### What is asked
Output only the lines running from the line bearing "Write part 2 of the Blender" through the line bearing "seed: Which of many like lattices.", character for character.

### Supplied material

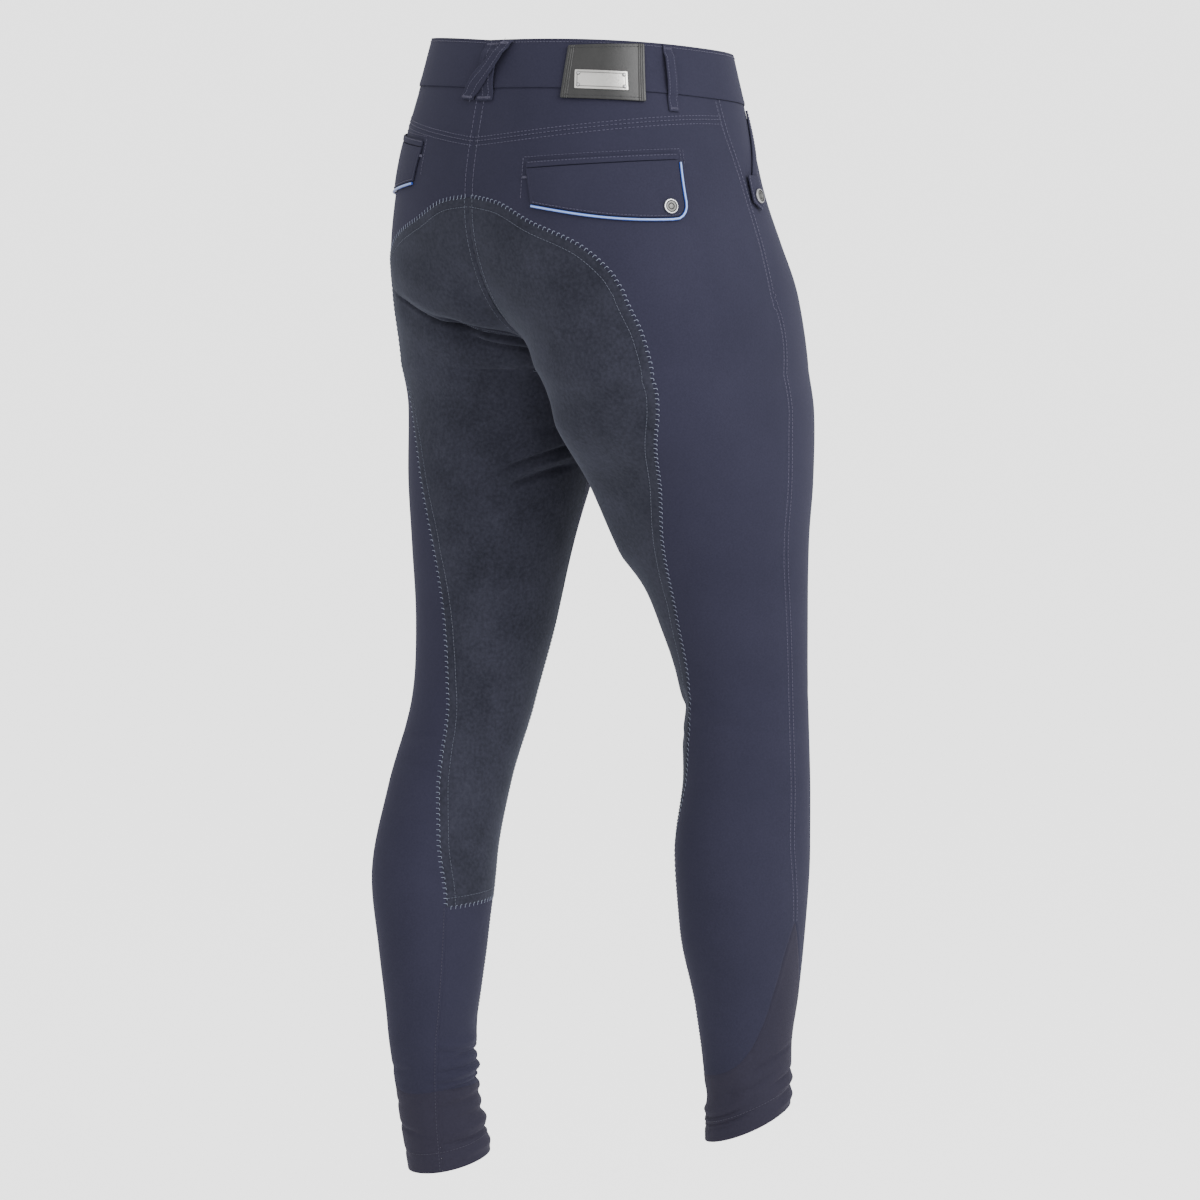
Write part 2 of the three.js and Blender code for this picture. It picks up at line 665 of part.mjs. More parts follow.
const LOOPS_AROUND = { front: 0.2, back: 0.58 };
for (const leg of ['left', 'right']) {
  for (const [where, around] of Object.entries(LOOPS_AROUND)) {
    add(`belt_loop_${where}_${leg}`, loopWall(pointOn(leg), around, around), LOOKS.cloth);
  }
}
// At the centre back one loop hangs straight and another crosses over it.
const acrossBack = pointAcross(1);
const CENTRE_LOOP_BOTTOM = 27;
const straightLoop = loopWall(acrossBack, -0.009, -0.007, { bottom: CENTRE_LOOP_BOTTOM });
const crossedLoop = loopWall(acrossBack, -0.037, 0.02, { bottom: CENTRE_LOOP_BOTTOM, lift: 2.4 });
add('belt_loop_centre', straightLoop, LOOKS.cloth);
add('belt_loop_crossed', crossedLoop, LOOKS.cloth);

// A four-sided piece given by its corners, for what is laid on one panel.
function laidPiece(pointOf, corners, cells, raised, wall = TRIM) {
  const [topLeft, topRight, bottomRight, bottomLeft] = corners;
  const edges = {
    top: straight(topLeft, topRight, cells.across),
    bottom: straight(bottomLeft, bottomRight, cells.across),
    left: straight(topLeft, bottomLeft, cells.down),
    right: straight(topRight, bottomRight, cells.down),
  };
  return wallBetween(pointOf, edges, wall, { raised, gaps: {} });
}
const rectangle = (around0, around1, at0, at1) => [
  { around: around0, at: at0 },
  { around: around1, at: at0 },
  { around: around1, at: at1 },
  { around: around0, at: at1 },
];

// The leather patch on the band, and the metal plate that four rivets hold on it.
const PATCH = { from: 0.823, to: 0.639, spreads: 0.013, top: -20, tilt: -4, bottom: 25, wall: 1.6 };
const PLATE = { from: 0.804, to: 0.685, top: 1, bottom: 17, wall: 1 };
const RIVET = { radius: 1.7, high: 0.9, inset: 0.008, insetAt: 3 };
const onRight = pointOn('right');
const plateHeight = ON_BAND + PATCH.wall + LAY_GAP;
const patchCorners = [
  { around: PATCH.from, at: PATCH.top },
  { around: PATCH.to, at: PATCH.top + PATCH.tilt },
  { around: PATCH.to + PATCH.spreads / 2, at: PATCH.bottom },
  { around: PATCH.from + PATCH.spreads, at: PATCH.bottom },
];
add(
  'leather_patch',
  laidPiece(onRight, patchCorners, { across: 9, down: 4 }, ON_BAND, PATCH.wall),
  LOOKS.leather,
);
const plateCorners = rectangle(PLATE.from, PLATE.to, PLATE.top, PLATE.bottom);
add(
  'metal_plate',
  laidPiece(onRight, plateCorners, { across: 7, down: 2 }, plateHeight, PLATE.wall),
  LOOKS.metal,
);

// A turned piece standing on the surface, from a profile of radius and height.
function turnedOn(pointOf, spot, raised, profile, segments = 16) {
  const geometry = new THREE.LatheGeometry(
    profile.map(([radius, high]) => new THREE.Vector2(radius, high)),
    segments,
  );
  const foot = pointOf(spot.around, spot.at, raised);
  const outward = pointOf(spot.around, spot.at, raised + 1).sub(foot).normalize();
  const turn = new THREE.Quaternion().setFromUnitVectors(new THREE.Vector3(0, 1, 0), outward);
  return geometry.applyQuaternion(turn).translate(foot.x, foot.y, foot.z);
}
const domeProfile = (radius, high) => [
  [0, 0],
  [radius, 0],
  [radius, high * 0.5],
  [radius * 0.7, high],
  [0, high],
];
plateCorners.forEach(({ around, at }, i) => {
  const inwards = around === PLATE.from ? -RIVET.inset : RIVET.inset;
  const down = i < 2 ? RIVET.insetAt : -RIVET.insetAt;
  const spot = { around: around + inwards, at: at + down };
  const head = plateHeight + PLATE.wall + HEAD_GAP;
  const rivet = turnedOn(onRight, spot, head, domeProfile(RIVET.radius, RIVET.high), 10);
  add(`plate_rivet_${i + 1}`, rivet, LOOKS.metal);
});

// Rear pockets: a welt, and a flap with piping round its lower edge and a snap. The stride pulls
// the right one down and the left one up. "along" runs from the centre-back end to the side end.
const REAR_POCKETS = {
  left: { start: 0.884, end: 0.572, startAt: 62, endAt: 52 },
  right: { start: 0.9, end: 0.588, startAt: 76, endAt: 65 },
};
const FLAP = { long: 135, weltDeep: 5, start: 5.5, startDeep: 31, endDeep: 50, corner: 11 };
const FLAP_CUT_IN = 6; // how much shorter the flap is along its lower edge, at the centre-back end
const PIPING = { radius: 1.3, off: 1.7, steps: 30, sides: 6 };
const SNAP = { radius: 6.5, high: 2, along: 123, down: 41.5 };
const snapProfile = [
  [0, 0],
  [SNAP.radius, 0],
  [SNAP.radius, SNAP.high * 0.6],
  [SNAP.radius * 0.85, SNAP.high],
  [SNAP.radius * 0.62, SNAP.high],
  [SNAP.radius * 0.5, SNAP.high * 0.6],
  [0, SNAP.high * 0.6],
];

function addRearPocket(leg) {
  const pocket = REAR_POCKETS[leg];
  const on = pointOn(leg);
  const spot = (along, down) => ({
    around: pocket.start + ((pocket.end - pocket.start) * along) / FLAP.long,
    at: pocket.startAt + ((pocket.endAt - pocket.startAt) * along) / FLAP.long + down,
  });
  const end = FLAP.long;
  add(
    'rear_welt_' + leg,
    laidPiece(
      on,
      [spot(0, 0), spot(end, 0), spot(end, FLAP.weltDeep), spot(0, FLAP.weltDeep)],
      { across: 12, down: 1 },
      ON_PANEL,
    ),
    LOOKS.cloth,
  );

  // The rounded corner, from the end edge (angle 0) to the lower edge (a quarter turn).
  const deepAt = (along) =>
    FLAP.startDeep + (FLAP.endDeep - FLAP.startDeep) * Math.sin((Math.PI / 2) * (along / end));
  const corner = (angle, off = 0) => {
    const radius = FLAP.corner + off;
    const middle = [end - FLAP.corner, FLAP.endDeep - FLAP.corner];
    return spot(middle[0] + radius * Math.cos(angle), middle[1] + radius * Math.sin(angle));
  };
  const quarter = Math.PI / 2;
  const lower = [
    ...spread(FLAP_CUT_IN, end - FLAP.corner, 9).map((along) => spot(along, deepAt(along))),
    corner(quarter * 0.8),
    corner(quarter * 0.5),
  ];
  const rightEdge = [
    ...spread(FLAP.start, FLAP.endDeep - FLAP.corner, 3).map((down) => spot(end, down)),
    corner(quarter * 0.25),
    corner(quarter * 0.5),
  ];
  add(
    'rear_flap_' + leg,
    wallBetween(
      on,
      {
        top: straight(spot(0, FLAP.start), spot(end, FLAP.start), lower.length - 1),
        bottom: lower,
        left: straight(spot(0, FLAP.start), lower[0], rightEdge.length - 1),
        right: rightEdge,
      },
      TRIM,
      { raised: ON_PANEL, gaps: {} },
    ),
    LOOKS.cloth,
  );

  const offEnd = spread(FLAP.start + 2, FLAP.endDeep - FLAP.corner, 3);
  const route = [
    ...offEnd.map((down) => spot(end + PIPING.off, down)),
    ...[0.3, 0.6, 0.85].map((share) => corner(quarter * share, PIPING.off)),
    ...spread(end - FLAP.corner, FLAP_CUT_IN + 1, 8).map((along) =>
      spot(along, deepAt(along) + PIPING.off),
    ),
  ];
  add('rear_piping_' + leg, pipeAlong(on, route), LOOKS.piping);
  const snap = spot(SNAP.along, SNAP.down);
  add('rear_snap_' + leg, turnedOn(on, snap, ON_PANEL + TRIM + HEAD_GAP, snapProfile), LOOKS.metal);
}

function pipeAlong(pointOf, route) {
  const lie = ON_PANEL + PIPING.radius;
  const curve = new THREE.CatmullRomCurve3(route.map(({ around, at }) => pointOf(around, at, lie)));
  const section = new THREE.Shape(
    spread(0, 2 * Math.PI, PIPING.sides)
      .slice(0, -1)
      .map((a) => new THREE.Vector2(PIPING.radius * Math.cos(a), PIPING.radius * Math.sin(a))),
  );
  return new THREE.ExtrudeGeometry(section, { steps: PIPING.steps, extrudePath: curve });
}

// Front pockets: a slanted welt from the band to the side seam, and a pointed tab with a snap.
const FRONT_WELT = [
  { around: 0.29, at: 21 },
  { around: 0.322, at: 21 },
  { around: 0.432, at: 93 },
  { around: 0.408, at: 98 },
];
const TAB = { around: 0.412, top: 79, bottom: 109, wide: 0.05, point: 7, snapAt: 97 };
function addFrontPocket(leg) {
  const on = pointOn(leg);
  const welt = laidPiece(on, FRONT_WELT, { across: 2, down: 10 }, ON_PANEL);
  add('front_welt_' + leg, welt, LOOKS.cloth);
  const side = (shift, deep = 0) =>
    straight(
      { around: TAB.around + shift, at: TAB.top },
      { around: TAB.around + shift, at: TAB.bottom - TAB.point + deep },
      4,
    );
  const left = side(-TAB.wide / 2);
  const right = side(TAB.wide / 2);
  const tip = { around: TAB.around, at: TAB.bottom };
  const edges = {
    left,
    right,
    top: straight(left[0], right[0], 4),
    bottom: [...straight(left.at(-1), tip, 2), ...straight(tip, right.at(-1), 2).slice(1)],
  };
  const raised = 2 * ON_PANEL + TRIM;
  add('front_tab_' + leg, wallBetween(on, edges, TRIM, { raised, gaps: {} }), LOOKS.cloth);
  const snap = { around: TAB.around, at: TAB.snapAt };
  const foot = raised + TRIM + HEAD_GAP;
  add('front_snap_' + leg, turnedOn(on, snap, foot, snapProfile), LOOKS.metal);
}

// The front closes with a fly piece over the centre and a tab of the waistband with a button.
const FLY = { over: -0.012, out: 0.085, top: 19, straightTo: 128, bottom: 186, lift: 0.9 };
// The lower corner of the fly, as steps in from its outer edge and down from its straight part.
const FLY_CORNER = [
  { inwards: 0.003, down: 14 },
  { inwards: 0.01, down: 27 },
  { inwards: 0.022, down: 38 },
];
const BAND_TAB = { from: -0.085, to: 0.02, half: 15, wall: 2 };
const BUTTON = { radius: 8, high: 3, side: -0.06 };
const acrossFront = pointAcross(0);
function addFly() {
  const spotAt = (around, at) => ({ around, at });
  const rows = 10;
  const curved = [
    ...spread(FLY.top, FLY.straightTo, rows - FLY_CORNER.length).map((at) => spotAt(FLY.out, at)),
    ...FLY_CORNER.map(({ inwards, down }) => spotAt(FLY.out - inwards, FLY.straightTo + down)),
  ];
  const edges = {
    top: straight(spotAt(FLY.over, FLY.top), spotAt(FLY.out, FLY.top), 5),
    left: straight(spotAt(FLY.over, FLY.top), spotAt(FLY.over, FLY.bottom), rows),
    right: curved,
    bottom: straight(spotAt(FLY.over, FLY.bottom), curved.at(-1), 5),
  };
  add('fly', wallBetween(acrossFront, edges, TRIM, { raised: FLY.lift, gaps: {} }), LOOKS.cloth);
  const [tabTop, tabBottom] = [BAND_MIDDLE - BAND_TAB.half, BAND_MIDDLE + BAND_TAB.half];
  const tab = rectangle(BAND_TAB.from, BAND_TAB.to, tabTop, tabBottom);
  add(
    'waistband_tab',
    laidPiece(acrossFront, tab, { across: 8, down: 3 }, ON_BAND, BAND_TAB.wall),
    LOOKS.cloth,
  );
  const seat = ON_BAND + BAND_TAB.wall + HEAD_GAP;
  const spot = { around: BUTTON.side, at: BAND_MIDDLE };
  const button = turnedOn(acrossFront, spot, seat, domeProfile(BUTTON.radius, BUTTON.high), 20);
  add('waist_button', button, LOOKS.metal);
}

for (const leg of ['left', 'right']) {
  addPanels(leg);
  addRearPocket(leg);
  addFrontPocket(leg);
}
addFly();

export default breeches;
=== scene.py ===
import json
import math
import re
import bpy
import numpy as np
from mathutils import Matrix, Vector

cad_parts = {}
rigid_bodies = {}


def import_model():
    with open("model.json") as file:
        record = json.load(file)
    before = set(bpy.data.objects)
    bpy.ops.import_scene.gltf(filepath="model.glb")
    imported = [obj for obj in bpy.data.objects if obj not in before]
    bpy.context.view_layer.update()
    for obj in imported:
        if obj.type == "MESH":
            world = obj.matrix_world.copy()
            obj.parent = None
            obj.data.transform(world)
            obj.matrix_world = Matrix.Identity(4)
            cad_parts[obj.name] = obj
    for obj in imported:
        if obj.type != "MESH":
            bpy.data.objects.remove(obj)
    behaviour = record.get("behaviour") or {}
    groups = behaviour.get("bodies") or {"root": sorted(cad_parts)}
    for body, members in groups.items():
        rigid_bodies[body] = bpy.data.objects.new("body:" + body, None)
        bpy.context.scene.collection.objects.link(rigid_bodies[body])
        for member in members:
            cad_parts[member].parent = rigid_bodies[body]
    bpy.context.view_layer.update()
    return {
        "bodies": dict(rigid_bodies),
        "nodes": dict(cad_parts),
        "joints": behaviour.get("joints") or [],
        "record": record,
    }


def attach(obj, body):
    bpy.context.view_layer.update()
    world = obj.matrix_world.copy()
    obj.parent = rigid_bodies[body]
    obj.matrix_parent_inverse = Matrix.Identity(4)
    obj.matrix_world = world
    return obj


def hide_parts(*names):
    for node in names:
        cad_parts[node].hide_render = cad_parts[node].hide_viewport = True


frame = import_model()
bpy.ops.object.select_all(action='DESELECT')
print("frame loaded:", len(frame["nodes"]), "nodes")

# camera, floor and lights
view = {
    "azimuth": 225, "elevation": 6, "far": 5.0,      # degrees, metres
    "aim": (0, 0, -0.483), "right": 0.0123, "up": 0.0246,
    "acrossFrame": 1.056,                            # metres that the frame covers at the aim
    "sensor": 36,                                    # millimetres
}


def setCamera(view):
    turn, lift = math.radians(view["azimuth"]), math.radians(view["elevation"])
    away = Vector((math.sin(turn) * math.cos(lift), -math.cos(turn) * math.cos(lift), math.sin(lift)))
    right = (-away).cross(Vector((0, 0, 1))).normalized()
    up = right.cross(-away)
    bpy.ops.object.camera_add()
    camera = bpy.context.object
    camera.name = "photoCamera"
    camera.matrix_world = Matrix.Translation(
        Vector(view["aim"]) + away * view["far"] + right * view["right"] + up * view["up"]
    ) @ Matrix((right, up, away)).transposed().to_4x4()
    camera.data.sensor_width = view["sensor"]
    camera.data.lens = view["sensor"] * view["far"] / view["acrossFrame"]
    bpy.context.scene.camera = camera
    return away, right, up


towards, rightwards, upwards = setCamera(view)

studio = {
    "floorAt": -1.16, "floorSize": 60, "floorTone": 0.9, "world": 1.08, "backdropGlow": 1.6,
    "lightsAim": (0, 0, -0.45),
    # name, way to the light as seen from the camera (right, up, towards), far, size, watts
    "lights": [
        ("keySoftbox", (0.75, 0.55, 0.9), 3.2, 2.2, 95),
        ("fillSoftbox", (-0.6, 0.3, 1.0), 3.4, 2.6, 12),
        ("rimSoftbox", (1.0, 0.4, -0.7), 3.0, 1.6, 3),
    ],
}


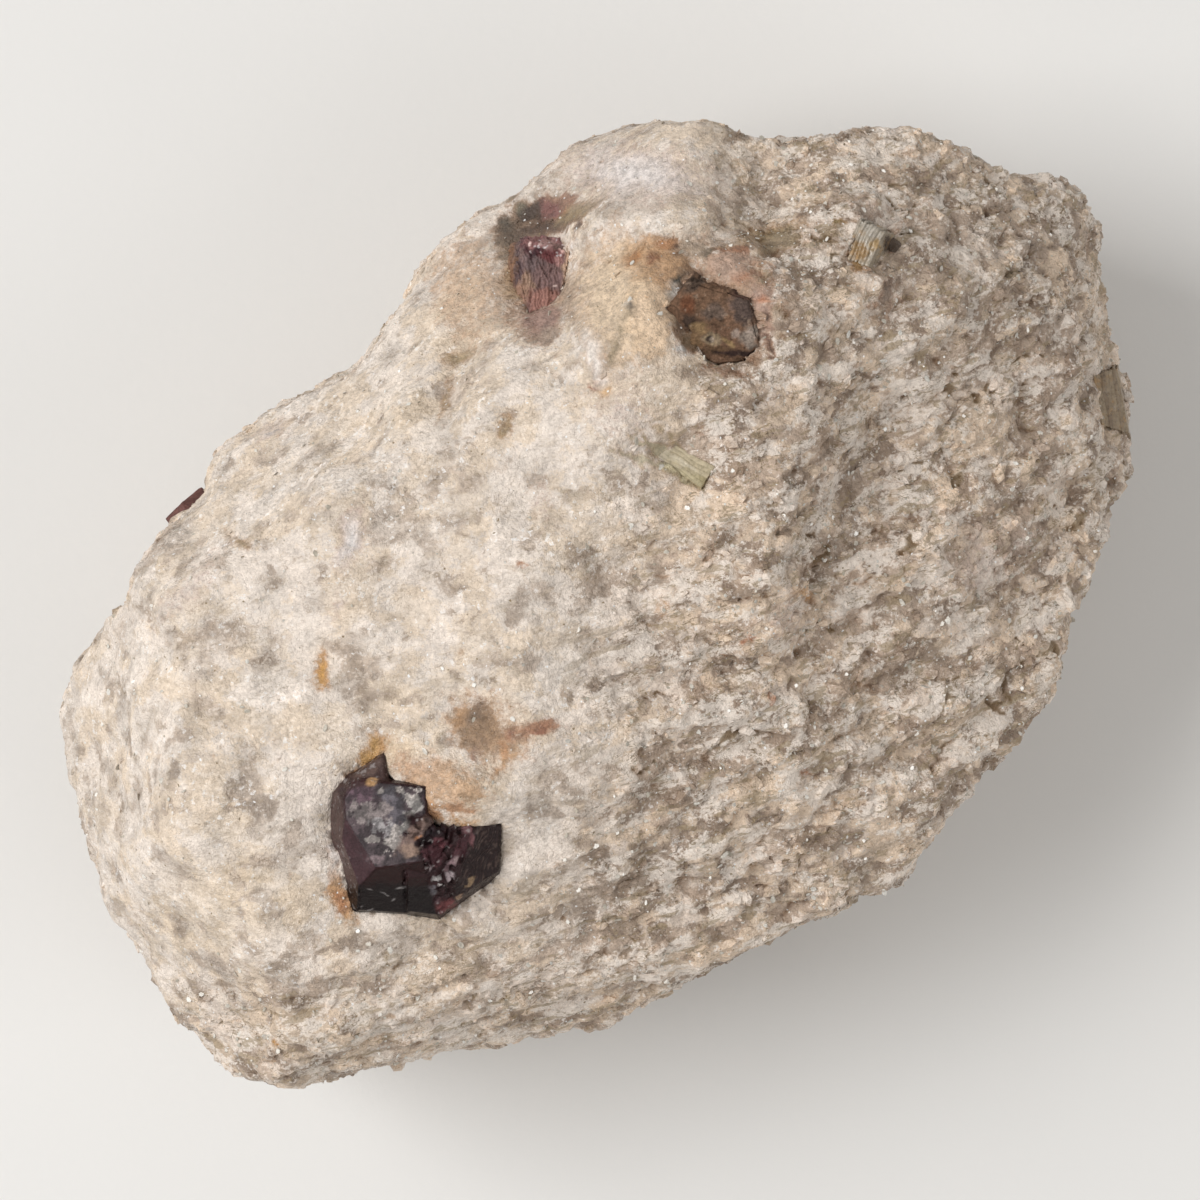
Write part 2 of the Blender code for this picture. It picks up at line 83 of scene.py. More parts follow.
def lattice_hash(cells: np.ndarray, seed: int) -> np.ndarray:
    """Mixes the whole-number places of a lattice into evenly spread whole numbers.

    Args:
        cells: Lattice places, with the three axes last.
        seed: Which of many like lattices.

    Returns:
        One unsigned 32-bit number for each place.
    """
    whole = cells.astype(np.int64).astype(np.uint32)
    mixed = whole[..., 0] * np.uint32(0x8DA6B343)
    mixed = mixed ^ (whole[..., 1] * np.uint32(0xD8163841))
    mixed = mixed ^ (whole[..., 2] * np.uint32(0xCB1AB31F))
    mixed = mixed ^ np.uint32((seed * 0x9E3779B1) & 0xFFFFFFFF)
    mixed = (mixed ^ (mixed >> np.uint32(15))) * np.uint32(0x2C1B3C6D)
    mixed = (mixed ^ (mixed >> np.uint32(12))) * np.uint32(0x297A2D39)
    return mixed ^ (mixed >> np.uint32(15))


def share(key: np.ndarray, channel: int = 0) -> np.ndarray:
    """An even random share, 0 to 1, from each key.

    Args:
        key: Numbers from lattice_hash.
        channel: Which of several shares of the same key.

    Returns:
        One share for each key.
    """
    again = (key + np.uint32((channel * 0x85EBCA6B) & 0xFFFFFFFF)) * np.uint32(0x9E3779B1)
    again = again ^ (again >> np.uint32(16))
    again = again * np.uint32(0x7FEB352D)
    again = again ^ (again >> np.uint32(15))
    return again.astype(np.float64) / 4294967296.0


def smooth_noise(points: np.ndarray, width: float, seed: int) -> np.ndarray:
    """Smooth noise of -1 to 1, with lumps about width across.

    Args:
        points: Places in millimetres.
        width: The lumps' size.
        seed: Which of many like fields.

    Returns:
        One value for each point.
    """
    place = points / width
    base = np.floor(place)
    part = place - base
    part = part * part * part * (part * (part * 6 - 15) + 10)
    total = np.zeros(len(points))
    for corner in itertools.product((0, 1), repeat=3):
        weight = np.ones(len(points))
        for axis, side in enumerate(corner):
            weight = weight * (part[:, axis] if side else 1 - part[:, axis])
        total += weight * share(lattice_hash(base + np.array(corner), seed))
    return total * 2 - 1


OCTAVE_TURN = np.array(((0.36, 0.48, -0.8), (-0.8, 0.6, 0.0), (0.48, 0.64, 0.6)))


def fractal_noise(points: np.ndarray, width: float, seed: int, octaves: int = 4, fall: float = 0.5) -> np.ndarray:
    """Noise of about -1 to 1 with finer lumps on its coarse ones.

    Args:
        points: Places in millimetres.
        width: The coarsest lumps' size.
        seed: Which of many like fields.
        octaves: How many sizes of lumps, each half as wide as the last.
        fall: How high each size is, as a share of the last.

    Returns:
        One value for each point.
    """
    total = np.zeros(len(points))
    place = points
    height = 1.0
    for octave in range(octaves):
        total += height * smooth_noise(place, width / 2**octave, seed * 31 + octave)
        place = place @ OCTAVE_TURN
        height *= fall
    return total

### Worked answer
Write part 2 of the Blender code for this picture. It picks up at line 83 of scene.py. More parts follow.
def lattice_hash(cells: np.ndarray, seed: int) -> np.ndarray:
    """Mixes the whole-number places of a lattice into evenly spread whole numbers.

    Args:
        cells: Lattice places, with the three axes last.
        seed: Which of many like lattices.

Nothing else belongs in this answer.